(begin)

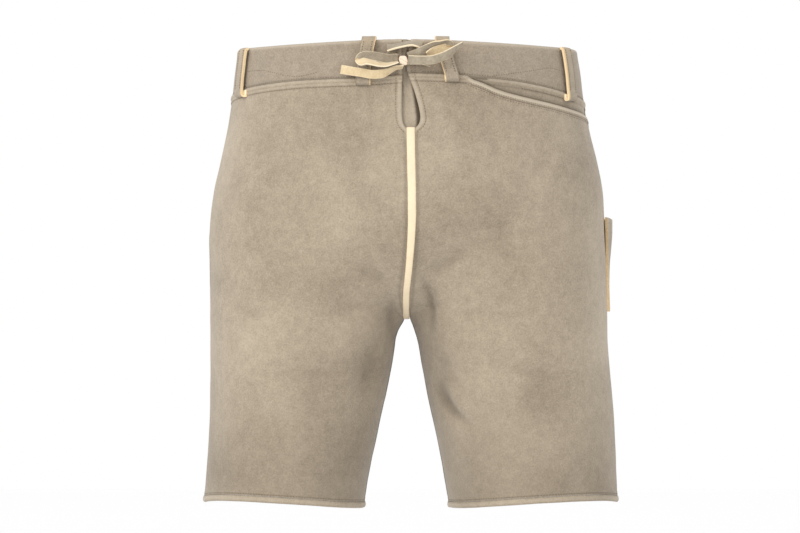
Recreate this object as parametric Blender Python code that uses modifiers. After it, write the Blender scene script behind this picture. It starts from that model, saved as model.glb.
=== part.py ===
"""Short leather trousers (lederhosen) with a laced back, hollow as worn, in Blender 4.5.

The wearer's right is +X, the wearer's front is +Y and up is +Z, so the laced back faces -Y. The origin is the
middle of the waist opening, level with the top of the waistband at the side seams. Tables are in millimetres.
"""

import math

import bmesh
import bpy
from mathutils import Vector

MM = 0.001

# Driving sizes, in millimetres
LEATHER = 1.6  # one layer of the deerskin
BAND_THICK = 2.6  # the waistband, two thin layers sewn together
POCKET_THICK = 3.0  # the knife pocket, doubled and with a thick cut edge
GAP = 0.3  # between pieces that meet or lie on each other
SEAM_S = 0.0005  # half a seam's gap, as a share of a quarter round the garment; the inseam's is wider
SEAT_DEPTH = 190.0  # below the waist: the two halves are still one tube here
CROTCH_DEPTH = 250.0  # measured down the side seam; each leg is a closed tube from here
CROTCH_Z = 283.5  # the crotch point itself, below the waist
HEM_DEPTH = 474.5  # measured down the side seam
HEM_DROP = 6.0  # how much lower the inseam's foot hangs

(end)

**WHAT IS REQUIRED:**
Reproduce each line of the material above precisely.

**WRITTEN ANSWER:**
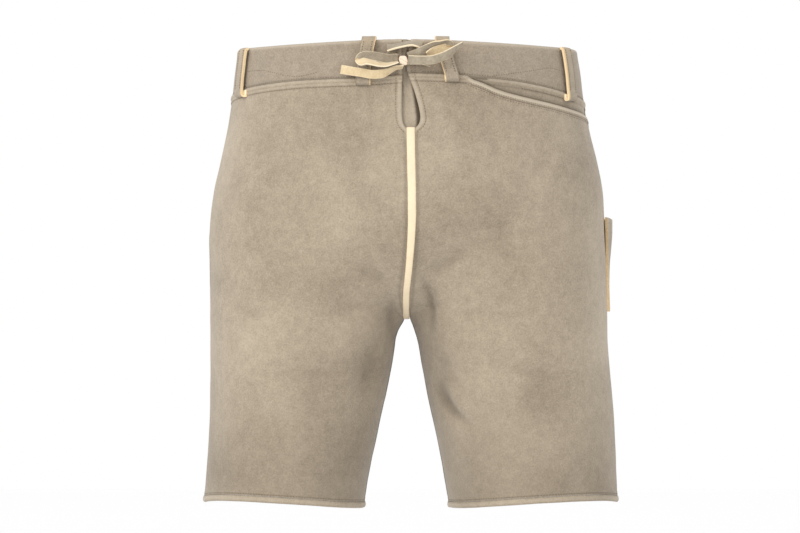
Recreate this object as parametric Blender Python code that uses modifiers. After it, write the Blender scene script behind this picture. It starts from that model, saved as model.glb.
=== part.py ===
"""Short leather trousers (lederhosen) with a laced back, hollow as worn, in Blender 4.5.

The wearer's right is +X, the wearer's front is +Y and up is +Z, so the laced back faces -Y. The origin is the
middle of the waist opening, level with the top of the waistband at the side seams. Tables are in millimetres.
"""

import math

import bmesh
import bpy
from mathutils import Vector

MM = 0.001

# Driving sizes, in millimetres
LEATHER = 1.6  # one layer of the deerskin
BAND_THICK = 2.6  # the waistband, two thin layers sewn together
POCKET_THICK = 3.0  # the knife pocket, doubled and with a thick cut edge
GAP = 0.3  # between pieces that meet or lie on each other
SEAM_S = 0.0005  # half a seam's gap, as a share of a quarter round the garment; the inseam's is wider
SEAT_DEPTH = 190.0  # below the waist: the two halves are still one tube here
CROTCH_DEPTH = 250.0  # measured down the side seam; each leg is a closed tube from here
CROTCH_Z = 283.5  # the crotch point itself, below the waist
HEM_DEPTH = 474.5  # measured down the side seam
HEM_DROP = 6.0  # how much lower the inseam's foot hangs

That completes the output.